“Ever tried. Ever failed. No matter. Try Again. Fail again. Fail better.”
When training in the martial arts, you will at some point fail to do something. And this is a good thing. One should go so far as to hope to fail throughout their training career. It is failure that makes us stronger, smarter, more technical martial arts. But it’s not just about failing. It’s about failing better, failing in such a way that you learn from it and adapt quickly to address the problem that led to the failure.
In my 16 years in the martial arts, I’ve seen and experienced all sorts of failures, failures to learn quickly, failures to defend one’s self, failures to complete a set of physical exercises, etc. The ones who bounce back the quickest are the ones that fail better.

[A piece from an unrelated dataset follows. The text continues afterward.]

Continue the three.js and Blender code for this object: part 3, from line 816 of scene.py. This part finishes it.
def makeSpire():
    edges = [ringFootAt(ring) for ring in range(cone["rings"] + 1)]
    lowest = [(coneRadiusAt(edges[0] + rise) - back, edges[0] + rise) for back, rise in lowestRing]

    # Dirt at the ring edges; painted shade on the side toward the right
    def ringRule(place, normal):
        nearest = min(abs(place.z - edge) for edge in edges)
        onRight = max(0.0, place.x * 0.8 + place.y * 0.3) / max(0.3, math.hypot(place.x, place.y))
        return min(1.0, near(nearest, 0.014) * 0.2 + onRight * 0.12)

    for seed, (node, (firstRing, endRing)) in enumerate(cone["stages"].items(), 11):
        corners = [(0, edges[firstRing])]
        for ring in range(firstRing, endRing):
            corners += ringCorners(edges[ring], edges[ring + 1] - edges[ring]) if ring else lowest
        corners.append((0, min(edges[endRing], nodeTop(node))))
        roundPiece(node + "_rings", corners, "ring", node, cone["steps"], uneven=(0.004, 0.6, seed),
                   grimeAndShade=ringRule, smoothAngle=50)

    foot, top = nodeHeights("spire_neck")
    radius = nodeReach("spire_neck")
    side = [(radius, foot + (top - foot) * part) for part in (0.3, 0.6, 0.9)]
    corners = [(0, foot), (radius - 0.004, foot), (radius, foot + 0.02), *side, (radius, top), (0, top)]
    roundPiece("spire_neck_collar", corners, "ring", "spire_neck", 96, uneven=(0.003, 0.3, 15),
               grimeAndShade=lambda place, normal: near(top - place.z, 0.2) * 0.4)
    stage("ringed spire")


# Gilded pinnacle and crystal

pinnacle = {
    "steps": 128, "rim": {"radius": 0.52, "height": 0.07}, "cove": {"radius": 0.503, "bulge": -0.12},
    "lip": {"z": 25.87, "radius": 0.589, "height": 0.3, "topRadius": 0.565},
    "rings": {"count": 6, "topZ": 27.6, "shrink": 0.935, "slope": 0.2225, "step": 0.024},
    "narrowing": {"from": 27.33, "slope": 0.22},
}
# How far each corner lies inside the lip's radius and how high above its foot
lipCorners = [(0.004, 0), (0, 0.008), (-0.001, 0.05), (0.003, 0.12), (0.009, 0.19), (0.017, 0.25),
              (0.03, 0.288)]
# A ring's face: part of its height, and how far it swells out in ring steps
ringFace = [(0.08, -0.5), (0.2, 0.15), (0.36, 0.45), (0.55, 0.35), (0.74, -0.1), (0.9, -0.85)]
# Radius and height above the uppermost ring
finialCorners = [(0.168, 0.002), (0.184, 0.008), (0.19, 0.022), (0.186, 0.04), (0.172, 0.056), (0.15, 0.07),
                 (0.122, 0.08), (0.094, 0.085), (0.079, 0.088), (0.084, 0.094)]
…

Here are 7 ways to fail better that came from an article recently published in Psychology Today that I’ve put in perspective for martial artists:
1. Lighten Up
Most people who bounce back from setbacks have a sense of humor. They know when they’re taking things and themselves too seriously. I’ve seen students who were so paralyzed by fear of failure that they handicap themselves, sabotaging themselves by providing reasons for why they fail and will continue to fail at something. There is a certain logic to it, because, hey, if something prevented you from doing your best, you can’t be said to have failed, right? Humour is about stepping back for fresh perspective. Many believe that it’s something you’re born with, but we can become better at seeing the lighter side by sheer exposure to that way of thinking. And it does take the edge off of failure. After all, an embarrassment today makes for an entertaining story tomorrow.
2. Join the Club
Misery loves company. There’s can be value in commiseration. Some students will speak to others who have similar training problems. The positive side to this is that it can give them the impulse and insight to do something about it. They train together to work through their difficulties and try to find the right questions to ask in order to get the best direction from instructors. That being said, any such discussion should be positively oriented, seeking to find solutions, as opposed to pure commiseration of one’s difficulties, which may only serve to build the walls surrounding the problem.
3. Feel Guilt, Not Shame
The difference between guilt and shame is the reason we assign as to why failure occurs, notes Richard Robins, a psychologist at the University of California at Davis. Guilt says it’s “something I did.” But shame means feeling failure occurred because of “something I am” — in which case, you expect failure and don’t act to avoid it.
But the cycle of learned helplessness can be broken. Instead of thinking “I’m a failure,” think “I’m a normal person who made a mistake I can learn from.” If your perpetual explanation for your failures is simply, “I suck,” you might need to practice looking outward and ask yourself, “What other things — things that aren’t about me — might have caused this failure to perform?”
On the other hand, if your story is, “It’s never about me,” you may need to seek out some aspects of the problem you can do something about. Because let’s face it, you do mess up, everyone does. In which case you need to own the failure, see what you can learn from it, and move on.
4. Cultivate Optimism
“There is nothing either good or bad but thinking makes it so,” said Hamlet. Paying attention to the positive infuses you with hope, creating a climate in which your failures lose their sting and a belief that things will get better if you work at it prevails.
5. Scale Down Your Expectations for Yourself
When we succeed, we tend to just ratchet up our expectations for ourselves and not get much of pleasure out of it. But when we fail, it’s much harder to ratchet down our expectations for ourselves. “That might be what failing well is,” says psychologist Jonathan Haidt. “A willingness to lower our sights when that’s realistically required.” If failure is about failing to meet goals you set for yourself, then one way to avoid failing is to revise those now-outdated goals. That way, instead of failing on a stage you once mastered, you’re still succeeding on a more modest stage.
6. Don’t Blame Yourself
Self-blame is corrosive. Blaming yourself for the every training problem you ever encounter makes you metabolize failure badly. This makes you get down on yourself and your training. The more you blame yourself for problems, the worse you feel about your training, the less you’ll grow past those problems. And it’s a vicious circle. By contrast, students who accept their difficulties and believe in their abilities to work through them, usually do so. The stronger that belief, the faster they’ll adapt and learn to fix them.
7. Embrace Failure
Failure is an opportunity to grow. Seize it and appreciate how much it can teach you.